Profesores

Ya es enero. Ya es hora de entrar al salón. El profesor ha estado siempre ahí, a unos pasos del tablero, ansioso por comenzar la clase. Y está ahí porque quiere, sólo porque quiere, pues si fuera por el sueldo lo mejor que podría hacer sería dedicarse a otra cosa. De pocos oficios puede decirse algo como esto: que ese personaje hace lo que hace, que es capaz de ser él mismo de lunes a viernes, y está allí, frente a una manada de ojos que en unos años lo recordará como una caricatura, porque cree que su trabajo es importante. De muy pocos oficios puede decirse algo como eso. No es fácil dedicarles la vida de uno a las vidas de los otros.

Y sin embargo ahí está el profesor. Nadie quiere verlo fuera del salón de clases, no, fuera del salón es un invasor: no tiene sentido encontrárselo en cine ni tiene presentación hacer con él la fila para pagar el mercado. Pero en ese lugar, a unos pasos del tablero, es el ser misterioso que guarda el secreto de las cosas, el viejo que pone las reglas, el hombre que puede predecir el futuro de todos los hombres. El profesor sabe que, así se los advierta con las palabras más convincentes del diccionario, la vida les caerá encima a sus alumnos; que es una tontería evitarles las calificaciones, el uno, el tres, el cinco, a unos estudiantes que tendrán que dedicarle sus mayores esfuerzos a pagar la cuenta del agua; que no estará ahí para decirles a sus estudiantes “se los dije”, como una mamá que quiere llevarse el crédito, el día en que noten que el mundo no devuelve lo que recibe.

El profesor sabe que la realidad no es políticamente correcta. Sabe que “marica” va a seguir siendo una grosería hasta el día del juicio final. Ha visto que nadie dice que en la selección Colombia juegan siete “afrocolombianos”. Tiene pruebas de que la guerra de los sexos no ha acabado. Entiende que sólo se ve obligada a celebrar “el día del maestro” una sociedad que los desprecia un poco. Y tiene claro que todos los niños cantan feo, que es una lástima que no tengan en el cuello un botón que diga “on/off” y que ni son la alegría de la vida ni la carga que dicen por ahí porque a fin de cuentas no pasan de ser lo mismo que somos. El profesor sabe, en suma, que el mundo va a seguir siendo el mundo. Puede decir qué va a pasar porque conoce de memoria qué ha pasado. Pero nota que la experiencia de los otros no nos sirve. Que, así un pueblo conozca su historia, está condenado a repetirla.

Y entonces calla. Y mientras eso, con el paso de la vida, sus discípulos descubren las herramientas que les ha dado para saber llevar sus errores.
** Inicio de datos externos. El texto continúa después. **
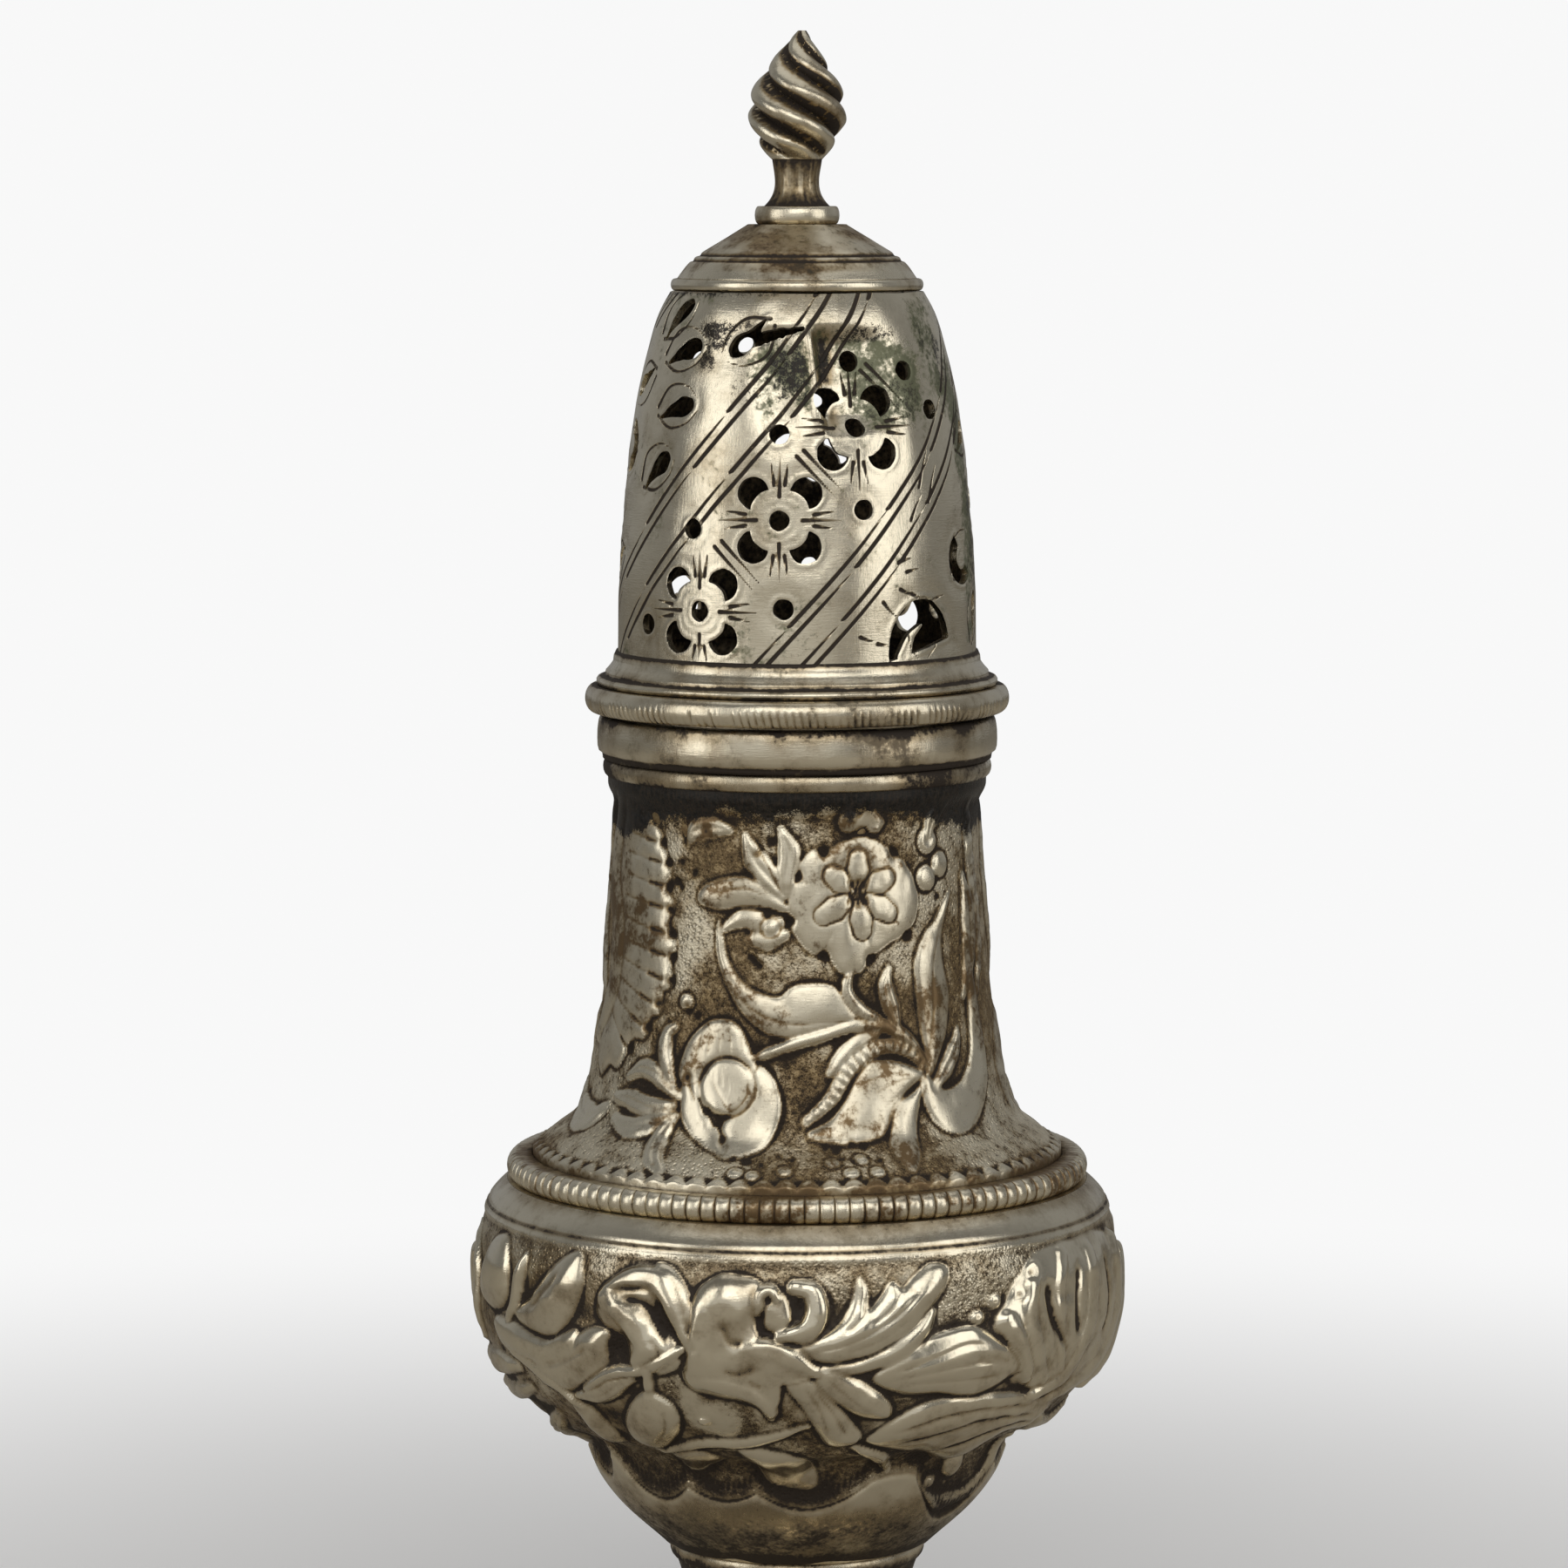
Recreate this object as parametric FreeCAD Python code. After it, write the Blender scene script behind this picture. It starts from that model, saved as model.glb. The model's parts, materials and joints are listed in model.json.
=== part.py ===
"""Sugar caster of chased silver sheet: a pedestal body and a pierced pull-off cover.

Millimetres, +Z up. The origin is the middle of the ring that the foot stands on.
The front of the caster looks along -Y. Every piece is a separate solid, soldered or
fitted to its neighbours face to face, and only the cover's group moves, straight up.
"""
import FreeCAD, Part
import math
import os

Vec = FreeCAD.Vector
Z_AXIS = Vec(0, 0, 1)
ORIGIN = Vec(0, 0, 0)

# Silver sheet and cutting
sheet = 0.70                 # gauge of the raised walls
overrun = 1.0                # every cutting tool passes its surface by this much

# Foot
foot_diameter = 41.0         # over the rim wire
foot_rise = 17.4             # standing face to the top of the pedestal
foot_wire = 1.6              # height of the rim wire
foot_wire_width = 1.5        # width of the rim wire, measured inwards
stem_diameter = 19.0         # waist of the pedestal
stem_top_diameter = 20.7     # where the pedestal meets its collar
collar_proud = 0.50          # how far the collar stands out of the pedestal
collar_rise = 1.5

# Bowl
bowl_diameter = 56.0         # at the widest chasing
bowl_rise = 31.0             # underside to the top of the shoulder
bowl_seat_diameter = 23.0    # flat underside that stands on the collar
shoulder_diameter = 49.1     # outer edge of the flat shoulder, under the girdle wire
shoulder_width = 3.6         # flat shoulder, from its outer edge to the opening

# Girdle wire, laid on the shoulder round the neck's foot
girdle_wire = 2.1

# Neck
foot_edge_rise = 0.70        # upright edge of the neck's foot above the girdle wire
neck_rise = 39.2             # shoulder to the lip
neck_diameter = 31.8         # outside, at the lip
lip_reed_rise = 1.5
lip_reed_proud = 0.45        # how far the reed stands out of the neck
lip_band_rise = 3.6
lip_band_proud = 0.95

# Cover
seat_gap = 0.30              # lip to the cover's edge wire, at rest
sleeve_reach = 8.2           # how deep the sleeve goes below the lip
sleeve_gauge = 0.55
sleeve_clearance = 0.06      # on the radius, sleeve in neck
edge_wire_rise = 2.2
edge_wire_proud = 1.95       # how far the edge wire stands out of the neck
moulding_rise = 2.9
bead_out_share = 0.62        # moulding's bead, from the dome's wall out to the edge wire
cove_out_share = 0.34        # moulding's cove, the same
dome_rise = 30.0
cap_diameter = 21.1          # over the cap's rim wire
cap_wire = 1.0
cap_rise = 4.5               # top of the rim wire to the cap's flat
cap_flat_diameter = 8.2

# Finial
finial_collar_diameter = 7.1
finial_collar_rise = 1.5
finial_rise = 14.5           # top of its collar to the tip
flame_diameter = 8.5
spool_diameter = 4.1
tip_diameter = 0.7
peg_diameter = 2.2
rivet_diameter = 4.2
rivet_rise = 0.6
flame_ridges = 5
flame_turn = -360.0          # degrees from the flame's foot to its tip
flame_levels = 18            # steps up the flame

# Piercing of the dome
dome_twist = 106.0           # degrees that the panels lean over the dome's height
dome_front = 6.0             # degrees, middle of the front flower panel at mid height
panel_repeat = 2
drill_diameter = 1.70        # round holes
petal_diameter = 2.70
petal_reach = 3.10           # flower's middle to a petal's middle
petal_bite_diameter = 3.60   # round tongue that makes the petal a kidney
petal_bite_reach = 0.90
comma_length = 3.60
comma_width = 1.50
crescent_diameter = 4.00
crescent_width = 1.15

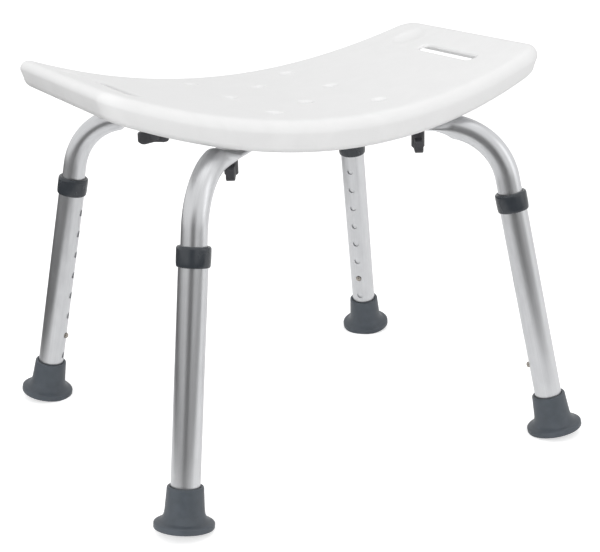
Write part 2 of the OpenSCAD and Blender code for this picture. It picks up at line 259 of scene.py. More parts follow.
guides += [loop[::2] + (loop[::2] - loop.mean(0)) * 0.03 for loop in slot_tops]
points, faces = skin(outline(TOP_ROUND), slot_tops + drain_tops, guides, TOP_GRID)
sheets.append((lift(points, top_z(points[:, 0]) - dish_drop(points[:, 0], points[:, 1])), faces))
points, faces = skin(outline(UNDER_INSET + UNDER_ROUND), slot_unders + drain_unders, [], UNDER_GRID)
sheets.append((lift(points, under_z(points[:, 0])), faces))


def stitch(parts):
    """One closed mesh from sheets of points and faces whose edges meet, in metres."""
    shape = bmesh.new()
    for points, faces in parts:
        made = [shape.verts.new(Vector(p) * MM) for p in points]
        for face in faces:
            shape.faces.new([made[i] for i in face])
    bmesh.ops.remove_doubles(shape, verts=shape.verts, dist=5e-6)
    bmesh.ops.recalc_face_normals(shape, faces=shape.faces)
    mesh = bpy.data.meshes.new("shape")
    shape.to_mesh(mesh)
    shape.free()
    return mesh


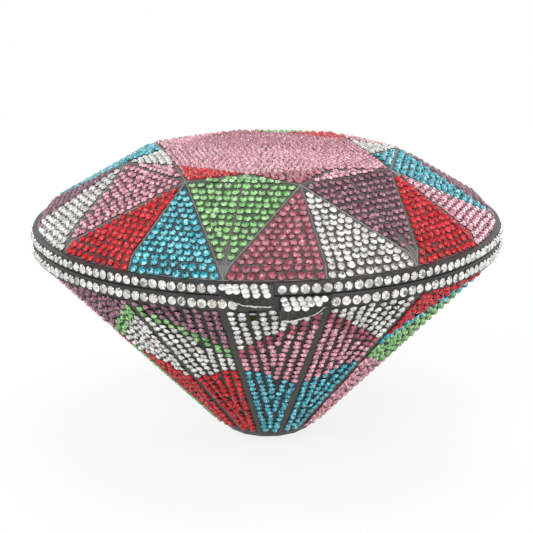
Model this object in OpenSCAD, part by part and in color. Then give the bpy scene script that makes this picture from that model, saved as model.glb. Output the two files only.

La función social del profesor es ser la persona que es. Incluso el profesor horrible, el de “Introducción al derecho” que juega con el título de la clase, el de gimnasia al que se le hace agua la boca, el de álgebra que les grita “ojalá los secuestren” a sus estudiantes adinerados, es fundamental para las vidas de sus alumnos. Se asiste a clase para volver a la vida real convertido en una persona. Se descubre, a punta de ver a todos los profesores, la persona que uno es. Y la cabeza queda atiborrada de gestos, de anécdotas, de buenos ejemplos (ese le pedía regalos a los vagos para subirles la nota, el otro nos rogaba que capáramos clase con él detrás del edificio del bachillerato, aquel era apodado “Alberto VO5” porque era bizco) para superar las crisis que esperan a la vuelta de la esquina.

Quería decir, en verdad, que la cultura está llena de profesores entrañables: el maestro “sapo, tilonorrinco, iris” de La lengua de las mariposas, el extraviado señor Higgins de Pigmalión, el temible instructor Kingsfield de Paper Chase. Pero que si conocieran a Pompilio Iriarte, el poeta que me ha venido dando clases de literatura desde el colegio, estarían de acuerdo conmigo en que no es fácil encontrarse con alguien tan generoso que le enseñe a uno a reírse de uno mismo. Y si conocieran a mi papá, que lleva cinco décadas en el oficio, me dirían “no puedo creer que exista esta persona”: verían que sé de primera mano lo que estoy diciendo, caerían en cuenta de que sí hay gente que tiene el don de hablar siempre en el momento preciso y entenderían qué digo cuando digo que salir a la calle con él se reduce a encontrarse con antiguos alumnos que le dicen “usted cambió mi vida”.

Y ya es enero. Y ayer lo vi preparando la clase de física que viene. Desde la próxima semana mi papá va a estar ahí, de lunes a viernes, frente a otro grupo de estudiantes de ingeniería que van a quererlo como a un padre. Por las noches me va a contar que está contento.